Dat geldt trouwens ook voor de spelers die zich met paarden rijk hopen te gokken. Ladbroke bracht in zijn concurrentiestrijd met de PMU de Belgen in contact met de in Frankrijk hoogst populaire tiercé. Het is een loterij waar veel meer geld in omgaat dan in België. Bovendien hielden een aantal drafgokkers het in West-Vlaanderen voor bekeken, nadat een jaar of vijf geleden was uitgelekt dat de beroemde Gilbert Martens wel eens met zijn concurrenten ‘praatte’ voor een tiercékoers. Geschaad vertrouwen, heet het.

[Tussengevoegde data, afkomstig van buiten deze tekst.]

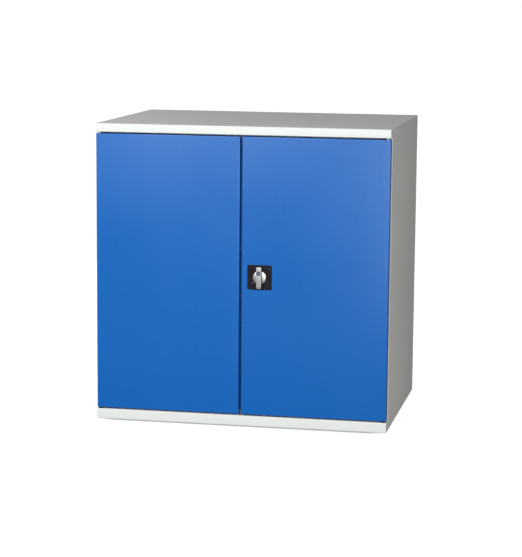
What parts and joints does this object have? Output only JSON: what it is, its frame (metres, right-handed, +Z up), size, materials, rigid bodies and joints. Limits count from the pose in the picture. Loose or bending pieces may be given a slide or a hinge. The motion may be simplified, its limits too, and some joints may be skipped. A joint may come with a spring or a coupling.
{
  "type": "double-door steel cabinet",
  "caption": "Low steel cupboard with a grey housing, blue hinged doors, a turning handle with a key lock that drives locking rods, and shelves inside.",
  "frame": {"origin": "on the floor at the middle of the cabinet's bounding box, turning handle included", "axes": "+X to the right seen from the front, +Y from the doors towards the rear wall, +Z up"},
  "size_m": [1.005, 0.755, 1.019],
  "materials": {
    "housing_paint": "pale grey fine-textured powder coat",
    "door_paint": "blue satin powder coat",
    "zinc_plated_steel": "bright zinc plating",
    "black_plastic": "fine-grained black moulding",
    "satin_handle_metal": "satin silver die casting",
    "key_plug_metal": "nickel-plated key cylinder",
    "pale_nylon": "natural nylon",
    "black_rubber": "soft rubber",
    "magnet_pole_steel": "ground steel poles"
  },
  "bodies": {
    "housing": {"side_wall_left": "housing_paint", "side_wall_right": "housing_paint", "rear_wall": "housing_paint", "top_panel": "housing_paint", "top_stiffener": "housing_paint", "top_front_rail": "housing_paint", "base_front_rail": "housing_paint", "floor_pan": "housing_paint", "floor_stiffener": "housing_paint", "base_corner_plates": "zinc_plated_steel", "floor_plugs": "black_plastic", "upright_front_left": "zinc_plated_steel", "upright_front_right": "zinc_plated_steel", "upright_rear_left": "zinc_plated_steel", "upright_rear_right": "zinc_plated_steel", "shelf_lower": "housing_paint", "shelf_upper": "housing_paint", "shelf_clips": "zinc_plated_steel", "hinge_pins": "zinc_plated_steel", "pivot_washers": "black_plastic", "rod_keeper_top": "zinc_plated_steel", "rod_keeper_bottom": "zinc_plated_steel", "door_buffers": "black_rubber", "magnet_catch_case": "pale_nylon", "catch_magnet": "magnet_pole_steel", "rear_rivets": "zinc_plated_steel"},
    "door_left": {"door_left_skin": "door_paint", "door_left_stiffener": "door_paint", "door_left_centre_strip": "door_paint", "door_left_pivot_blocks": "zinc_plated_steel", "door_left_bushes": "black_plastic", "catch_strike": "zinc_plated_steel"},
    "door_right": {"door_right_skin": "door_paint", "door_right_stiffener": "door_paint", "door_right_pivot_blocks": "zinc_plated_steel", "door_right_bushes": "black_plastic", "lock_plate": "black_plastic", "lock_case": "zinc_plated_steel", "lock_cover": "zinc_plated_steel", "lock_screws": "zinc_plated_steel", "rod_guides": "zinc_plated_steel"},
    "handle": {"turning_handle": "satin_handle_metal", "handle_spindle": "zinc_plated_steel", "lock_pinion": "zinc_plated_steel", "spindle_clip": "zinc_plated_steel"},
    "key": {"key_plug": "key_plug_metal"},
    "rod_top": {"rod_top": "zinc_plated_steel"},
    "rod_bottom": {"rod_bottom": "zinc_plated_steel"}
  },
  "joints": [
    {"name": "door_left_hinge", "type": "hinge", "parent": "housing", "child": "door_left", "pos_m": [-0.491, -0.3475, 0.5], "axis": [0, 0, -1], "range_deg": [0, 110]},
    {"name": "door_right_hinge", "type": "hinge", "parent": "housing", "child": "door_right", "pos_m": [0.491, -0.3475, 0.5], "axis": [0, 0, 1], "range_deg": [0, 110]},
    {"name": "handle_turn", "type": "hinge", "parent": "door_right", "child": "handle", "pos_m": [0.066, -0.3585, 0.513], "axis": [0, 1, 0], "range_deg": [0, 90]},
    {"name": "key_turn", "type": "hinge", "parent": "handle", "child": "key", "pos_m": [0.066, -0.3685, 0.528], "axis": [0, 1, 0], "range_deg": [0, 90]},
    {"name": "rod_top_slide", "type": "slide", "parent": "door_right", "child": "rod_top", "axis": [0, 0, 1], "range_m": [0, 0.01885]},
    {"name": "rod_bottom_slide", "type": "slide", "parent": "door_right", "child": "rod_bottom", "axis": [0, 0, -1], "range_m": [0, 0.01885]}
  ],
  "couplings": [
    {"joint": "rod_top_slide", "follows": "handle_turn", "m_per_rad": 0.012},
    {"joint": "rod_bottom_slide", "follows": "handle_turn", "m_per_rad": 0.012}
  ]
}
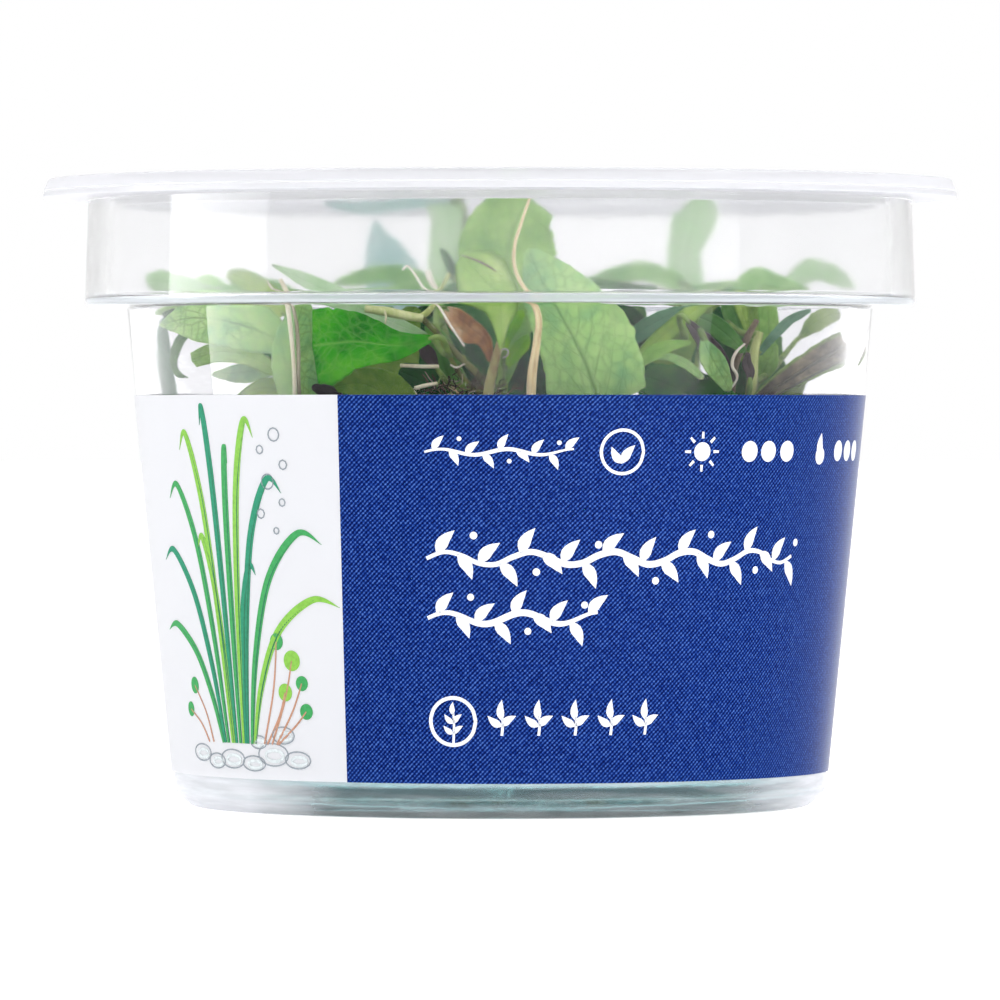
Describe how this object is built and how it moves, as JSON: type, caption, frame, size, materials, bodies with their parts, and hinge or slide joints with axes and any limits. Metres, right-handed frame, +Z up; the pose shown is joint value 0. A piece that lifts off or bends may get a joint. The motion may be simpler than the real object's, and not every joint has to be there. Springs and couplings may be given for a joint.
{
  "type": "aquarium plantlets in a jar",
  "caption": "Tissue-cultured broad-leaved water plantlets with roots in agar gel, in a clear tapered cup with a pressed-on lid and a wrap label.",
  "frame": {"origin": "centre of the foot, on the surface that the jar stands on", "axes": "+Z up along the jar's axis, -Y towards the front of the label, +X to its right"},
  "size_m": [0.1, 0.1, 0.0684],
  "materials": {
    "clear_plastic": "clear, slightly milky, moulded",
    "label_film": "printed film, satin",
    "agar_gel": "clear jelly",
    "leaf_light": "satin leaf, light green",
    "leaf_mid": "satin leaf, mid green",
    "leaf_dark": "satin leaf, dark green",
    "leaf_dead": "dry brown leaf",
    "stem": "smooth green stem",
    "stem_brown": "brown stem",
    "root": "pale root"
  },
  "bodies": {
    "root": {"cup": "clear_plastic", "gel": "agar_gel", "label": "label_film", "leaf_back_cross": "leaf_mid", "leaf_back_left": "leaf_light", "leaf_back_low": "leaf_mid", "leaf_back_right": "leaf_light", "leaf_back_wide": "leaf_mid", "leaf_behind_root": "leaf_light", "leaf_collar_left_1": "leaf_light", "leaf_collar_left_2": "leaf_mid", "leaf_collar_left_3": "leaf_light", "leaf_collar_right_1": "leaf_mid", "leaf_collar_right_2": "leaf_mid", "leaf_dead": "leaf_dead", "leaf_decaying": "leaf_dead", "leaf_folded": "leaf_light", "leaf_front_broad": "leaf_light", "leaf_hook": "leaf_mid", "leaf_left_broad": "leaf_light", "leaf_left_dark": "leaf_dark", "leaf_left_wall": "leaf_mid", "leaf_low_back": "leaf_dark", "leaf_low_front": "leaf_mid", "leaf_low_left": "leaf_mid", "leaf_low_right": "leaf_mid", "leaf_narrow_1": "leaf_mid", "leaf_narrow_2": "leaf_light", "leaf_narrow_3": "leaf_light", "leaf_pointed": "leaf_light", "leaf_right_arch": "leaf_light", "leaf_right_band": "leaf_mid", "leaf_right_blade": "leaf_light", "leaf_right_dark": "leaf_dark", "leaf_right_low": "leaf_dark", "leaf_right_mid": "leaf_mid", "leaf_right_olive": "leaf_mid", "leaf_right_purple": "leaf_dead", "leaf_tall": "leaf_light", "leaf_wall_green": "leaf_mid", "lid": "clear_plastic", "root_stick_1": "root", "root_stick_2": "root", "root_tan_front": "root", "root_tan_left": "root", "root_tip": "root", "root_white": "root", "stem_back": "stem", "stem_back_right": "stem", "stem_broad": "stem", "stem_brown": "stem_brown", "stem_front": "stem", "stem_leaning": "stem", "stem_left": "stem", "stem_middle": "stem", "stem_right": "stem", "stem_stub": "stem"}
  },
  "joints": []
}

Met de koersmaatschappijen was het de voorbije jaren niets dan miserie. Vastgeroeste bestuurders, oubollig beleid, financiële schandalen, betogingen en stakingen van jockeys en kwekers… De voormalige minister van Landbouw Karel Pinxten (CVP) ging er met de grove borstel door. Er kwam één enkele Belgische Federatie voor Paardenwedrennen, waarbij Belgalop, de organisator van de vluchtkoersen, en vijf of zes drafverenigingen zijn aangesloten. Daarmee schijnt een einde te zijn gekomen aan het amateurisme en affairisme. Aan de hervorming-Pinxten was een hervorming-Maystadt gekoppeld, maar de minister van Financiën verliet voortijdig zijn post. De beloofde fiscale gunstmaatregelen die de koersen nieuw leven zouden inblazen, zijn er niet gekomen. Bij de nieuwe regeringen op federaal en Vlaams niveau valt vandaag niets over paardenwedrennen te horen.

Wat draagt de rensport bij tot de economie? Niemand kan of wil het narekenen. Maar het milieu onderstreept dat paardenrennen werkgelegenheid bieden aan vierduizend mensen, ruiters, hoefsmeden, sulkybouwers, en vooral aan lager geschoolden als stalknechten en onderhoudspersoneel. Dat zou de overheid tot meer hulp mogen aanzetten, luidt het.

West-Vlaanderen heeft iets met paarden. Kannunik André De Mey is met de intussen beroemde Landelijke Rijverenigingen in Boezinge gestart. Hij wilde daarmee de boerenstand verheffen tot de nobele ruitersport. De LRV heeft inderdaad niet weinig bijgedragen tot de Vlaamse aanwezigheid in de jumping. Maar West-Vlaanderen speelt daar nu nog nauwelijks in mee.

De springruiterij is daar nu zaak van Jean-Claude Vangeenberghe, de voormalige springruiter die in Moorsele (Wevelgem) het Zilveren Spoor runt. Het centrum, een investering van 250 tot 300 miljoen frank waard, is uitgegroeid tot het Mekka van de jumping. Het gaat er even professioneel toe als bij een eersteklasser in het voetbal. Ze spelen er trouwens ook internationale voetbalcompetities, indoor.